On this site you can find out about our history and the projects we are working on. You can come visit the garden and learn about organic gardening. Follow our blog to see what’s on our mind in the garden this month.

For the first 8 years all the work was carried out by just the two of us. Now we have help and are passing on our knowledge to students on the WRAGS (Work and Retrain As a Gardener Scheme).

We also find time to be involved with the WOT2Grow Community Orchard in Tysoe and have planted a 3 acre wood close to Tysoe, just over the border in Oxfordshire with a grant from the Woodland Trust.

Wednesday, March 10, 2021

Squash

Each year we grow various squash, favourites at the moment for flavour are uchi kuri and hunter, a butternut squash.

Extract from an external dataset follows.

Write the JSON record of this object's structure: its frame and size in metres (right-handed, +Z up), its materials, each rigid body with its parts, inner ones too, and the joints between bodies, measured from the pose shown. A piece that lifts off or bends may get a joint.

They do take rather a lot of land and the fruits need to be clear of the soil to try and prevent slug damage. They also get shaded from the sun , which prevents ripening, unless the leaves are moved.

On a holiday in Norfolk we visited an open garden and saw a wonderful method of growing squash which looks attractive, keeps the fruits off the soil and enables the sun to reach the fruit and ripen them.

We had several ideas to try and achieve the same effect in our garden and eventually came up with this using old fruit cage poles and water pipe cut offs for the corners.

Seeds are ready and will be planted soon, the plants will go out in the garden after last frost in May and fingers crossed we will get a good crop.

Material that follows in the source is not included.